A construção da mise-en-scène do filme valoriza bastante esse isolamento de Yoko. Os planos, por exemplo, deixam quase todo o cenário focado, mas posicionam Yoko sempre distante dos outros personagens, sejam eles os locais ou os japoneses que trabalham com a jornalista. Essas imagens constroem, portanto, um espaço geográfico amplo, vasto, mas que jamais é explorado por essa personagem, que busca sempre o canto da tela ou caminha em direção à saída do escopo da câmera. Em um interessante diálogo sobre o mar, um usbeque fala sobre como, para ele, o mar simboliza a liberdade, enquanto Yoko discorda, afirmando ver o oceano como um lugar perigoso. Kurosawa, por sua vez, parece não encarar essa visão de Yoko como algo correto, já que toda a ideia do filme é retratar a personagem explorando seus limites.

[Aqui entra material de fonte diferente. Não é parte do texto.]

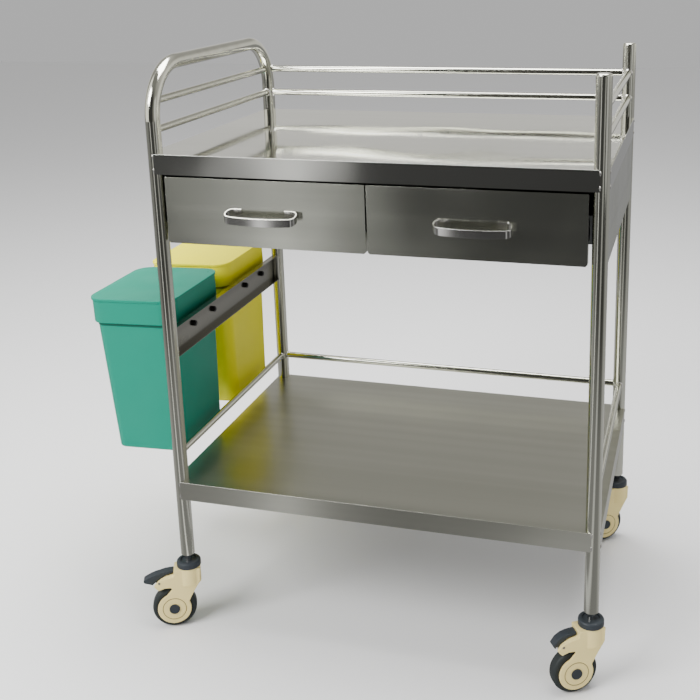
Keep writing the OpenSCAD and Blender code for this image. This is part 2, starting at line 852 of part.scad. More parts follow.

Portanto, o que Yoko parece não perceber é que a liberdade vem carregada justamente dos riscos de tentar algo novo.

Em vez de utilizar seu roteiro para destrinchar a situação, porém, Kurosawa adota um olhar bastante contemplativo e, em alguns aspectos, documental. Algo semelhante faz o sul-coreano Hong Sang-soo (de “A Câmera de Claire” e “Na Praia à Noite Sozinha“. Kurosawa, porém, apresenta uma estética diferente, e utiliza uma câmera que está sempre em busca de metáforas e simbolismos que ilustrem o que o silêncio e a apatia de Yoko significam. Quando a personagem está em um carro, passeando pela cidade, por exemplo, em vez de contemplar a bela vista que a cerca, prefere olhar para baixo, como se não se encaixasse no local, mesmo que a paisagem esteja, inevitavelmente, projetada sobre seu rosto graças ao vidro da janela – como se a presença dela ali fosse inevitável, mesmo que sua mente estivesse em outro lugar.

Aliás, falando em carros, a relação de Yoko com o transporte público usbeque também é bastante eficiente tanto para expor seu deslocamento – a personagem constantemente apresenta dificuldades de se comunicar com os outros passageiros e até mesmo para utilizar o serviço –, como também para criar um interessante simbolismo acerca da relação de Yoko com o movimento. O veículo, obviamente atrelado sempre a mudanças e viagens, é sempre um ambiente hostil para uma personagem que parece temer qualquer mudança em sua vida.

Ao fim, é plenamente compreensível que a maior conexão que Yoko seja capaz de fazer seja com os animais. A cabra que a personagem insiste em comprar, por exemplo, não só é o único ser vivo que com ela interage sem nenhum diálogo falado, como também o único ser aprisionado, vivendo em uma cerca. A identificação é imediata. Ao libertar a cabra, Yoko ouve de uma usbeque que deixar o animal solto na natureza pode levar à sua morte, já que cães selvagens caçarão o animal. No fim das contas, a situação resume perfeitamente a condição pela qual Yoko precisa passar para entender seu lugar no mundo: a liberdade vem com um preço, que é a falta de estabilidade. Para dar novos passos em sua vida, Yoko precisa, antes de tudo, entender que mudar é arriscar e se expor. Precisa entender que a beleza do mar não está somente nas ondas, mas também no perigo que elas trazem.